My Favorite Fish Recipe

I am always saying that I need to include more fish in my diet. Every time I make it, I vow to make it more often, but never do. Now that I have found this delicious recipe, I will surely be making it more often. First of all, fish is one of the few food sources of omega-3 fatty acids (nuts are another good source) which we need in our diet since our body cannot produce them. These fatty acids are really beneficial for your heart, skin, fatigue, and even mood swings and depression. A lot of people don't eat fish because they can't get past that "fishy" taste.
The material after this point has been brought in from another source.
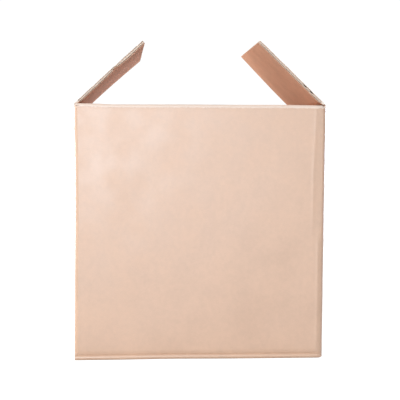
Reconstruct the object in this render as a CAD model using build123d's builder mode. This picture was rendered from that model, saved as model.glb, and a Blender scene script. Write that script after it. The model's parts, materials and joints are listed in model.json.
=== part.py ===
import os
from math import cos, radians, sin

from build123d import *

# A regular slotted carton of single-wall corrugated board, standing open.
# Millimetres and degrees. The origin is the centre of the underside, +Z is up and -Y is the front.
# One sheet makes everything but the tape. Its two side top flaps swing, so each is a solid of its own.

# Driving dimensions of the carton
carton_length = 313.0
carton_width = 237.0
carton_height = 317.0
seam_gap = 3.0
slot_width = 9.6
slot_drop = 2.7
corner_radius = 4.5
inner_corner_radius = 1.0
corner_foot = 0.8

# The board: two liners and a fluted medium, with the flutes upright in the walls
board = 4.0
liner = 0.5
flute_pitch = 7.8
flute_foot = 6.2
flute_crown = 1.0
flute_depth = 2.5
crushed_end = 12.0

# Folds
fold_gap = 0.3
side_clearance = 0.3
crease_board = 2.6
crease_run = 9.0
mitre_clearance = 0.2
side_fold_rise = 1.0
bead_height = 6.0
bead_bulge = 0.6
crest_end_bevel = 3.0

# Where the top flaps stand: the side ones lean in over the mouth, the long ones are tucked down inside
left_flap_lift = 42.0
right_flap_lift = 45.4
tuck_lean = 8.0

# Glued joint at the back left corner
tab_width = 35.0
tab_board = 2.0
tab_trim = 14.0
joint_step = 2.0

# The wide soft crease down the front right corner
soft_crease_top = 12.5
soft_crease_bottom = 6.7
soft_crease_depth = 1.4

# Closing tape along the bottom seam
tape_width = 48.0
tape_thickness = 0.15
tape_rise = 60.0

# Worked out from the sizes above
half_length = carton_length / 2
half_width = carton_width / 2
flap_length = (carton_width - board - seam_gap) / 2
long_panel_half = (carton_length - board - slot_width) / 2
short_panel_half = (carton_width - board - slot_width) / 2
fold_radius = (board + slot_width) / 4 - side_clearance / 2
crushed_board = fold_radius - fold_gap / 2
crest_base = carton_height - fold_radius
hinge_height = carton_height + side_fold_rise
slot_floor = carton_height - slot_drop
tuck_run = flap_length - fold_radius
side_floor = board + fold_gap


def flap_point(lift, along, depth):
    """A point of a side flap's section: along from the hinge line, depth in from the outer face."""
    x = along * cos(radians(lift)) + depth * sin(radians(lift))
    z = along * sin(radians(lift)) - depth * cos(radians(lift))
    return (x - half_length, hinge_height + z)


def tuck_point(along, depth):
    """A point of a tucked flap's section, in from the front's outer face and up from the floor."""
    y = board + fold_gap - (board - crushed_board) + along * sin(radians(tuck_lean))
    z = crest_base - along * cos(radians(tuck_lean))
    return (y - half_width + depth * cos(radians(tuck_lean)), z + depth * sin(radians(tuck_lean)))


def flute_outline(centre, foot_level, crown_level):
    """One hollow between a liner and the medium, widest at the liner."""
    with BuildLine() as hollow:
        Polyline(
            (centre - flute_foot / 2, foot_level),
            (centre + flute_foot / 2, foot_level),
            (centre + flute_crown / 2, crown_level),
            (centre - flute_crown / 2, crown_level),
            close=True,
        )
    return hollow.edges()


def flute_ends(tip_plane, half_span):
    """The hollow flutes at a flap's tip: local x along the tip, local y from the inner face out."""
    count = round(2 * half_span / flute_pitch)
    step = 2 * half_span / count
    with BuildSketch(tip_plane) as ends:
        for index in range(count + 1):
            make_face(flute_outline(index * step - half_span, liner, liner + flute_depth))
        for index in range(count):
            centre = (index + 0.5) * step - half_span
            make_face(flute_outline(centre, board - liner, board - liner - flute_depth))
    return ends.sketch


def long_panel_outline():
    """The front panel's section: tucked top flap, crest, wall, bottom bead and outer bottom flap."""
    with BuildLine() as outline:
        Polyline(
            (fold_radius * 2 - half_width, crest_base),
            tuck_point(crushed_end, board),
            tuck_point(tuck_run, board),
            tuck_point(tuck_run, 0),
            tuck_point(0, 0),
            (crushed_board - half_width, crest_base),
            (board - half_width, crest_base - crushed_end),
            (board - half_width, board),
            (board / 2 + flap_length - half_width, board),
            (board / 2 + flap_length - half_width, 0),
            (board / 2 - half_width, 0),
        )
        ThreePointArc(
            (board / 2 - half_width, 0),
            (-bead_bulge - half_width, bead_height / 2),
            (-half_width, bead_height),
        )
        Line((-half_width, bead_height), (-half_width, crest_base))
        ThreePointArc(
            (-half_width, crest_base),
            (fold_radius - half_width, carton_height),
            (fold_radius * 2 - half_width, crest_base),
        )
    return outline.edges()


def short_panel_outline():
    """The left panel's section: mitred top edge at the hinge line, wall and inner bottom flap."""
    with BuildLine() as outline:
        Polyline(
            (-half_length, side_floor + board),
            (-half_length, hinge_height - mitre_clearance),
            (crease_board - half_length, hinge_height - mitre_clearance - crease_board),
            (board - half_length, hinge_height - crease_run),
            (board - half_length, side_floor + board),
            (board / 2 + flap_length - half_length, side_floor + board),
            (board / 2 + flap_length - half_length, side_floor),
            (board - half_length, side_floor),
        )
        RadiusArc(
            (board - half_length, side_floor),
            (-half_length, side_floor + board),
            board,
        )
    return outline.edges()


def side_flap_outline(lift):
    """The left top flap's section, standing at its lift above the level of a closed flap."""
    with BuildLine() as outline:
        Polyline(
            flap_point(lift, mitre_clearance, 0),
            flap_point(lift, mitre_clearance + crease_board, crease_board),
            flap_point(lift, crease_run, board),
            flap_point(lift, flap_length, board),
            flap_point(lift, flap_length, 0),
            close=True,
        )
    return outline.edges()


def flap_tip_plane(lift):
    """The left flap's cut tip: x runs along the tip to the front, y from the inner face out."""
    x, z = flap_point(lift, flap_length, board)
    outward = (cos(radians(lift)), 0, sin(radians(lift)))
    return Plane(origin=(x, 0, z), x_dir=(0, 1, 0), z_dir=outward)


# Carton: four walls, the folded bottom, the glued tab and the two tucked long flaps
with BuildPart() as carton:
    # Rounded corner folds, left standing between the slots
    with BuildSketch(Plane.XY.offset(corner_foot)) as corner_section:
        outline = Rectangle(carton_length, carton_width)
        fillet(outline.vertices(), corner_radius)
        with BuildSketch(mode=Mode.PRIVATE) as room:
            inside = Rectangle(carton_length - 2 * board, carton_width - 2 * board)
            fillet(inside.vertices(), inner_corner_radius)
        add(room.sketch, mode=Mode.SUBTRACT)
        Rectangle(2 * long_panel_half, carton_width, mode=Mode.SUBTRACT)
        Rectangle(carton_length, 2 * short_panel_half, mode=Mode.SUBTRACT)
    extrude(amount=slot_floor - corner_foot)

    # Long panels at the front and back
    with BuildSketch(Plane.YZ):
        make_face(long_panel_outline())
        mirror(about=Plane.YZ)
    extrude(amount=long_panel_half, both=True)

    # Short panels at the sides
    with BuildSketch(Plane.XZ):
        make_face(short_panel_outline())
        mirror(about=Plane.YZ)
    extrude(amount=short_panel_half, both=True)

    # Crushed ends of the two crests
    with BuildSketch(Plane.XZ):
        with BuildLine():
            Polyline(
                (long_panel_half - crest_end_bevel, carton_height),
                (long_panel_half, carton_height),
                (long_panel_half, slot_floor),
                close=True,
            )
        make_face()
        mirror(about=Plane.YZ)
    extrude(amount=half_width, both=True, mode=Mode.SUBTRACT)

    # Glued tab, pressed thin on the inside of the left wall, and the left panel's cut edge
    with BuildSketch(Plane.XY.offset(side_floor + board + fold_gap)):
        with Locations((board - half_length, half_width - board)):
            Rectangle(tab_board, tab_width, align=(Align.MIN, Align.MAX))
    extrude(amount=crest_base - tab_trim - side_floor - board)
    with BuildSketch(Plane.XY):
        with Locations((-half_length, half_width)):
            Rectangle(board, joint_step, align=(Align.MIN, Align.MAX))
    extrude(amount=carton_height, mode=Mode.SUBTRACT)

    # Soft crease at the front right corner
    for level, reach in ((0, soft_crease_bottom), (carton_height, soft_crease_top)):
        with BuildSketch(Plane.XY.offset(level)):
            with BuildLine():
                Polyline(
                    (half_length - reach, -half_width),
                    (half_length, -half_width - soft_crease_depth),
                    (half_length, -half_width + soft_crease_depth),
                    close=True,
                )
            make_face()
    loft(mode=Mode.SUBTRACT)

    # Recess that the tape is pressed into
    with BuildSketch(Plane.XY):
        Rectangle(carton_length, tape_width)
    extrude(amount=tape_thickness, mode=Mode.SUBTRACT)

    # Hollow flutes of the folded flaps, open at their tips and crushed shut at the folds
    tuck_lean_rad = radians(tuck_lean)
    tucked_tip = Plane(
        origin=(0, *tuck_point(tuck_run, 0)),
        x_dir=(-1, 0, 0),
        z_dir=(0, sin(tuck_lean_rad), -cos(tuck_lean_rad)),
    )
    outer_tip = Plane(
        origin=(0, board / 2 + flap_length - half_width, board),
        x_dir=(1, 0, 0),
        z_dir=(0, 1, 0),
    )
    inner_tip = Plane(
        origin=(board / 2 + flap_length - half_length, 0, side_floor + board),
        x_dir=(0, -1, 0),
        z_dir=(1, 0, 0),
    )
    for tip, half_span, run, opposite in (
        (tucked_tip, long_panel_half, tuck_run - crushed_end, Plane.XZ),
        (outer_tip, long_panel_half, flap_length - crushed_end, Plane.XZ),
        (inner_tip, short_panel_half, flap_length - crushed_end, Plane.YZ),
    ):
        hollows = extrude(flute_ends(tip, half_span), amount=-run, mode=Mode.PRIVATE)
        add(hollows, mode=Mode.SUBTRACT)
        mirror(hollows, about=opposite, mode=Mode.SUBTRACT)

carton.part.label = "carton"

# Side top flaps, hinged at the outer face of the side walls
with BuildPart() as left_flap:
    with BuildSketch(Plane.XZ):
        make_face(side_flap_outline(left_flap_lift))
    extrude(amount=short_panel_half, both=True)
    flutes = flute_ends(flap_tip_plane(left_flap_lift), short_panel_half)
    extrude(flutes, amount=crushed_end - flap_length, mode=Mode.SUBTRACT)

left_flap.part.label = "left_flap"

with BuildPart() as right_flap:
    with BuildSketch(Plane.XZ):
        make_face(side_flap_outline(right_flap_lift))
    extrude(amount=short_panel_half, both=True)
    flutes = flute_ends(flap_tip_plane(right_flap_lift), short_panel_half)
    extrude(flutes, amount=crushed_end - flap_length, mode=Mode.SUBTRACT)
    mirror(about=Plane.YZ, mode=Mode.REPLACE)

right_flap.part.label = "right_flap"

# Tape along the bottom seam, turned up over the foot of both side walls
with BuildPart() as bottom_tape:
    with BuildSketch(Plane.XZ):
        bend = half_length - long_panel_half
        with BuildLine():
            Line((0, 0), (long_panel_half, 0))
            RadiusArc(
                (long_panel_half, 0),
                (half_length + tape_thickness, bend + tape_thickness),
                -bend - tape_thickness,
            )
            Polyline(
                (half_length + tape_thickness, bend + tape_thickness),
                (half_length + tape_thickness, tape_rise),
                (half_length, tape_rise),
                (half_length, bend + tape_thickness),
            )
            RadiusArc(
                (half_length, bend + tape_thickness),
                (long_panel_half, tape_thickness),
                bend,
            )
            Polyline((long_panel_half, tape_thickness), (0, tape_thickness), (0, 0))
        make_face()
        mirror(about=Plane.YZ)
    extrude(amount=tape_width / 2, both=True)

bottom_tape.part.label = "bottom_tape"

os.makedirs("parts", exist_ok=True)
export_step(carton.part, "parts/carton.step")
export_step(left_flap.part, "parts/left_flap.step")
export_step(right_flap.part, "parts/right_flap.step")
export_step(bottom_tape.part, "parts/bottom_tape.step")
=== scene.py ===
"""The look of an open slotted carton of corrugated board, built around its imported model."""

import json
import logging
import math
from dataclasses import dataclass, field
from enum import Enum, IntEnum
from typing import Any, Callable

import bmesh
import bpy
import numpy as np
from mathutils import Matrix, Vector


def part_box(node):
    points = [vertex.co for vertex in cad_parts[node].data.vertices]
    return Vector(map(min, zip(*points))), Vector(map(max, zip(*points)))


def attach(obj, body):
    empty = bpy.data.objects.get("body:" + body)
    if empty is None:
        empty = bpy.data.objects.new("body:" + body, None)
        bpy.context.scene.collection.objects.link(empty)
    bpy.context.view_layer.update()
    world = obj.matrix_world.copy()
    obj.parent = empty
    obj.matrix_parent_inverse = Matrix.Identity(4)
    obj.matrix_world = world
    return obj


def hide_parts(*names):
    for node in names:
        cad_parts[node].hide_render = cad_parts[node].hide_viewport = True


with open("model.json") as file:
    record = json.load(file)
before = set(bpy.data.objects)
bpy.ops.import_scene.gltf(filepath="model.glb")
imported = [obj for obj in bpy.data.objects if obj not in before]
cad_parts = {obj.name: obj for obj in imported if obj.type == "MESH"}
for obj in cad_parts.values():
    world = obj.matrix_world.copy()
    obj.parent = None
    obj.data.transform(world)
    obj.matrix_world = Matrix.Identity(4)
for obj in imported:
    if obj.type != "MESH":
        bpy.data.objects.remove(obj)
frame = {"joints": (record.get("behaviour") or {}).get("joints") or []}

LOG = logging.getLogger("carton")
MM = 0.001
# Each piece's mesh carries its place on the flat sheet and its wear under these names; the wear is partly a
# painted highlight on the front's top fold, and below 0 it is painted shade inside a closed crease.
FLAT = "flat"
WEAR_AND_PAINTED_LIGHT = "wear"
Colour = tuple[float, float, float, float]
Points = tuple[tuple[float, float], ...]
ORIGIN = (0.0, 0.0, 0.0)
# The socket for an input's plain value: by how many numbers it has, or else by its type.
INPUT_SOCKETS = {
    int: "NodeSocketInt",
    float: "NodeSocketFloat",
    3: "NodeSocketVector",
    4: "NodeSocketColor",
    type(None): "NodeSocketMaterial",
}
OUTPUT_SOCKETS = {"VALUE": "NodeSocketFloat", "RGBA": "NodeSocketColor", "GEOMETRY": "NodeSocketGeometry"}
# In millimetres: points this close are one point, and a length may be past its limit by the slack.
SAME_POINT = 0.004
SLACK = 0.01


class Finish(IntEnum):
    """Which paper a face of the board shows, as its material slot."""

    OUTER_LINER = 0
    INNER_LINER = 1
    RAW_EDGE = 2


class Wall(Enum):
    """A wall of the carton, by the direction that it faces."""

    FRONT = (0.0, -1.0)
    RIGHT = (1.0, 0.0)
    BACK = (0.0, 1.0)
    LEFT = (-1.0, 0.0)

    def place(self, reach: float, across: Any, inset: Any, height: Any) -> np.ndarray:
        """Puts points of a wall's own section into the carton.

        Args:
            reach: From the carton's middle to the wall's outer face.
            across: Distance along the wall, to the right as seen from outside.
            inset: Depth in from the outer face.
            height: Height above the floor.

        Returns:
            The points, with x, y and z along the last axis.
        """
        x, y = self.value
        across, inset, height = np.broadcast_arrays(across, inset, height)
        out = reach - inset
        return np.stack([x * out - y * across, y * out + x * across, height], -1)

    @property
    def is_long(self) -> bool:
        """Whether this is one of the two wide walls."""
        return self in (Wall.FRONT, Wall.BACK)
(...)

This recipe calls for tilapia, which is a very, mild white fish. It very rarely has a "fishy" taste, unless it's not fresh. Some other mild fish types that could be used in this recipe are cod, halibut, ahi-mahi, orange roughy, or flounder. Fish is also a great option for weeknight meals, since it cooks up in a flash. This recipe and photo were taken from The Steamy Kitchen website (www.steamykitchen.com).
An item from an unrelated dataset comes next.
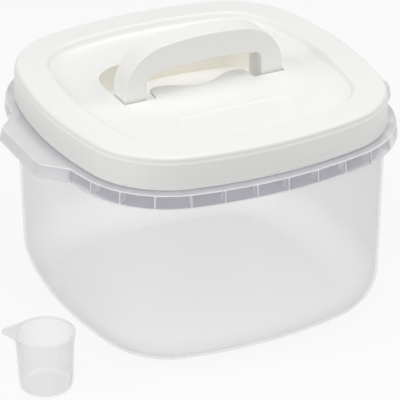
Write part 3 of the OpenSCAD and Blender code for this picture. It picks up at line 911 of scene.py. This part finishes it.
bm = handle_block(0, HANDLE_FRONT, -HANDLE_FRONT)
front_edges = [
    edge for edge in bm.edges
    if all(abs(vert.co.y - HANDLE_FRONT * MM) < MERGE for vert in edge.verts)
]
bmesh.ops.bevel(
    bm, geom=front_edges, offset=HANDLE_EDGE_R * MM, offset_type="OFFSET",
    segments=HANDLE_EDGE_STEPS, profile=0.5, affect="EDGES", material=-1,
)
handle = as_piece("white_handle", bm)
join_cut(handle, side_view("side_view", -HANDLE_W, HANDLE_W), "INTERSECT")
hollow = as_piece("hollow", handle_block(HANDLE_T, HANDLE_FRONT + HANDLE_T, HANDLE_D))
top_half = box_piece(
    "top_half", (-HANDLE_W, -HANDLE_D, HINGE_Z + PIN_R + HOLLOW_LIFT),
    (HANDLE_W, 2 * HANDLE_D, CROWN_Z + PAST_CROWN),
)
join_cut(hollow, top_half, "INTERSECT")
join_cut(handle, hollow, "DIFFERENCE")
webs = as_piece("webs", handle_block(HANDLE_T / 2, HANDLE_FRONT + HANDLE_T / 2, WEB_BACK))
join_cut(webs, web_grid(), "INTERSECT")
join_cut(handle, webs)
pin_root = HANDLE_W / 2 - OVERLAP
for low, high in ((pin_root, BOSS_FACE), (-BOSS_FACE, -pin_root)):
    join_cut(handle, bar_along_x("pin", low, high, PIN_R))
smooth_off(handle)
handle.data.materials.clear()
handle.data.materials.append(white_plastic("handle_polypropylene", HANDLE_WHITE, HANDLE_ROUGHNESS))
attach(handle, "handle")
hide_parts("handle")

# --------------------------------------------------------------------------------------------------
# Measuring cup. Thin clear polypropylene, a separate moulding that stands beside the tub: tapered,
# with a small bead round its rim and a flat, leaf-shaped tab to hold it by.
# --------------------------------------------------------------------------------------------------
CUP_TOP_R = 28.2
CUP_BASE_R = 24.6
CUP_H = 56.8
CUP_WALL = 1.3
CUP_FOOT_R = 4.0
CUP_LIP = 0.8
CUP_LIP_H = 2.4
CUP_STEPS = 96
CUP_CUT_H = 20.0
TAB_REACH = 11.5
TAB_TIP_R = 4.5
TAB_ANGLE = math.radians(149)
TAB_T = 1.6
CUP_PLACE = Vector((-212.0, -103.5, 0.0))
CUP_TINT = (0.97, 0.97, 0.975)
LIP_TINT = (0.88, 0.88, 0.89)
LIP_SLOT = 1


def cup_section():
    """The cup: out over its foot, up the outside, over the bead and down the inside."""
    under = CUP_H - CUP_LIP_H
    return rounded([
        (0, 0, 0), (CUP_BASE_R, 0, CUP_FOOT_R), (CUP_TOP_R - CUP_LIP, under, 0),
        (CUP_TOP_R, under + CUP_LIP / 2, CUP_LIP / 4), (CUP_TOP_R, CUP_H, EDGE_R),
        (CUP_TOP_R - CUP_LIP - CUP_WALL, CUP_H, EDGE_R),
        (CUP_BASE_R - CUP_WALL, CUP_WALL, CUP_FOOT_R - CUP_WALL / 2), (0, CUP_WALL, 0),
    ], steps=6)


def cup_tab():
    """The tab, cut off where the inside of the cup begins."""
    root_r = CUP_TOP_R - EDGE_R
    narrow = math.asin((root_r - TAB_TIP_R) / (CUP_TOP_R + TAB_REACH - TAB_TIP_R))
    root = Vector((math.sin(narrow), math.cos(narrow))) * root_r
    outline = rounded([
        (root.x, -root.y, 0), (root_r / math.sin(narrow), 0, TAB_TIP_R), (root.x, root.y, 0),
    ], steps=8)
    tab = slab("tab", outline, CUP_H - TAB_T, CUP_H)
    bm = round_bar(CUP_TOP_R - CUP_WALL, CUP_CUT_H, CUP_STEPS)
    bmesh.ops.translate(bm, verts=bm.verts, vec=(0, 0, CUP_H * MM))
    return join_cut(tab, as_piece("cup_inside", bm), "DIFFERENCE")


bm = bmesh.new()
verts = [bm.verts.new(Vector((x, 0, z)) * MM) for x, z in cup_section()]
edges = [bm.edges.new(pair) for pair in zip(verts, verts[1:])]
bmesh.ops.spin(
    bm, geom=verts + edges, cent=(0, 0, 0), axis=(0, 0, 1), dvec=(0, 0, 0), angle=2 * math.pi,
    steps=CUP_STEPS, use_merge=True, use_normal_flip=False, use_duplicate=False,
)
bmesh.ops.remove_doubles(bm, verts=bm.verts, dist=MERGE)
cup = as_piece("clear_cup", bm)
join_cut(cup, turned(cup_tab(), TAB_ANGLE))
cup.data.transform(Matrix.Translation(CUP_PLACE * MM))
smooth_off(cup)
cup.data.materials.clear()
cup.data.materials.append(
    clear_plastic("cup_polypropylene", CUP_TINT, 0.25, veil=0.1, edge_veil=0.6)
)
cup.data.materials.append(
    clear_plastic("lip_polypropylene", LIP_TINT, 0.3, veil=0.5, edge_veil=0.7)
)
for face in cup.data.polygons:
    if face.center.z > (CUP_H - CUP_LIP_H - NEAR) * MM and abs(face.normal.z) > TILTED:
        face.material_index = LIP_SLOT
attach(cup, "measuring_cup")
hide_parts("measuring_cup")

# --------------------------------------------------------------------------------------------------
# Studio. A plain white floor that runs into a white surround, wide soft lamps above, in front and
# on both sides, and the camera.
# --------------------------------------------------------------------------------------------------
CAMERA_AT = Vector((-947.66, -1824.42, 1185.31))
CAMERA_AIM = Vector((1.15, 0.0, 91.4))
FOCAL_PX = 2392.9
FRAME_PX = 400.0
SENSOR = 36.0
FLOOR_HALF = 6.0  # metres, as are the lamps' places and sizes
FLOOR_DROP = 0.3
FLOOR_TINT = (0.82, 0.82, 0.82)
FLOOR_GLOW = 0.88  # how much of what the camera sees of the floor is plain white
AMBIENT = 0.14
LAMP_AIM = Vector((0, 0, 0.15))
LAMPS = (
    ("top_lamp", (0.0, 0.0, 2.2), (1.8, 1.8), 12.7),
    ("front_lamp", (-0.5, -1.5, 1.9), (1.6, 1.2), 17.0),
    ("right_lamp", (1.5, -0.6, 1.4), (1.2, 1.2), 11.5),
    ("left_lamp", (-1.7, 0.1, 1.4), (1.2, 1.2), 14.0),
)


def seen_straight(tree):
    """1 for a ray that comes from the camera, a gloss or clear plastic, 0 for one that lights."""
    path = tree.nodes.new("ShaderNodeLightPath")
    most = path.outputs["Is Camera Ray"]
    for ray in ("Is Glossy Ray", "Is Transmission Ray"):
        pick = tree.nodes.new("ShaderNodeMath")
        pick.operation = "MAXIMUM"
        tree.links.new(most, pick.inputs[0])
        tree.links.new(path.outputs[ray], pick.inputs[1])
        most = pick.outputs[0]
    return most


def aimed(thing, target):
    """Turns a lamp or the camera to look at a spot, and puts it into the scene."""
    thing.rotation_euler = (target - thing.location).to_track_quat("-Z", "Y").to_euler()
    bpy.context.scene.collection.objects.link(thing)


bm = bmesh.new()
bmesh.ops.create_grid(bm, x_segments=1, y_segments=1, size=FLOOR_HALF)
bmesh.ops.translate(bm, verts=bm.verts, vec=(0, 0, -FLOOR_DROP * MM))
floor_mesh = bpy.data.meshes.new("studio_floor")
bm.to_mesh(floor_mesh)
bm.free()
floor = bpy.data.objects.new("studio_floor", floor_mesh)
bpy.context.scene.collection.objects.link(floor)
paint = bpy.data.materials.new("studio_floor")
paint.use_nodes = True
nodes, links = paint.node_tree.nodes, paint.node_tree.links
nodes.remove(nodes["Principled BSDF"])
matt = nodes.new("ShaderNodeBsdfDiffuse")
matt.inputs["Color"].default_value = (*FLOOR_TINT, 1)
glow = nodes.new("ShaderNodeEmission")
glow.inputs["Strength"].default_value = 1
share = nodes.new("ShaderNodeMath")
share.operation = "MULTIPLY"
share.inputs[1].default_value = FLOOR_GLOW
links.new(seen_straight(paint.node_tree), share.inputs[0])
mix = nodes.new("ShaderNodeMixShader")
links.new(share.outputs[0], mix.inputs["Fac"])
links.new(matt.outputs["BSDF"], mix.inputs[1])
links.new(glow.outputs["Emission"], mix.inputs[2])
links.new(mix.outputs["Shader"], nodes["Material Output"].inputs["Surface"])
floor.data.materials.append(paint)

world = bpy.context.scene.world or bpy.data.worlds.new("surround")
bpy.context.scene.world = world
world.use_nodes = True
nodes, links = world.node_tree.nodes, world.node_tree.links
level = nodes.new("ShaderNodeMapRange")
level.inputs["To Min"].default_value = AMBIENT
level.inputs["To Max"].default_value = 1
links.new(seen_straight(world.node_tree), level.inputs["Value"])
nodes["Background"].inputs["Color"].default_value = (1, 1, 1, 1)
links.new(level.outputs["Result"], nodes["Background"].inputs["Strength"])

for name, place, size, power in LAMPS:
    lamp = bpy.data.objects.new(name, bpy.data.lights.new(name, "AREA"))
    lamp.data.shape = "RECTANGLE"
    lamp.data.size, lamp.data.size_y = size
    lamp.data.energy = power
    lamp.location = place
    aimed(lamp, LAMP_AIM)

camera = bpy.data.objects.new("camera", bpy.data.cameras.new("camera"))
camera.data.sensor_width = SENSOR
camera.data.lens = FOCAL_PX / FRAME_PX * SENSOR
camera.location = CAMERA_AT * MM
aimed(camera, CAMERA_AIM * MM)
bpy.context.scene.camera = camera
bpy.context.scene.view_settings.view_transform = "Standard"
Pecan Crusted Tilapia with Honey Glaze


4 whole Tilapia fillets, cut in half lengthwise
3 T organic honey
1 cup Panko breadcrumbs
1/2 cup crushed pecans
salt & pepper
3 eggs, beaten
Honey Glaze: 3 T organic honey mixed with 2 T hot water
3 T olive oil, for frying

1) Wash Tilapia and pat dry. Crack eggs onto a plate or breading tray. Combine breadcrumbs, salt, pepper, and crushed pecans in a separate breading tray or plate.
2) Using tongs or a fork, coat fish in egg and then press into breading mixture until coated.
3) Heat a large fry pan over medium heat. Add olive oil. When the oil is hot, turn the heat down to low. Add the fillets to the pan, make sure the fillets don’t touch each other. You may have to do this in separate batches. Fry on low for 2 minutes until the underside is golden brown. Turn. Fry another 2 minutes or until the fish is cooked through. While fish is cooking, whisk together honey and hot water to make the glaze. Pour the honey glaze over the fish. Note: if you don’t fry on low heat, the panko/pecan coating will burn before the fish is cooked through.

Alissa's notes: I used my Pampered Chef food chopper to chop the pecans very fine. If the pecan pieces are too large, they will fall off the fish while cooking. Also, breading trays make coating food so much easier. You can find them at Williams-Sonoma, and Pampered Chef makes them as well. This fish is great served with a salad (I did a caesar salad)!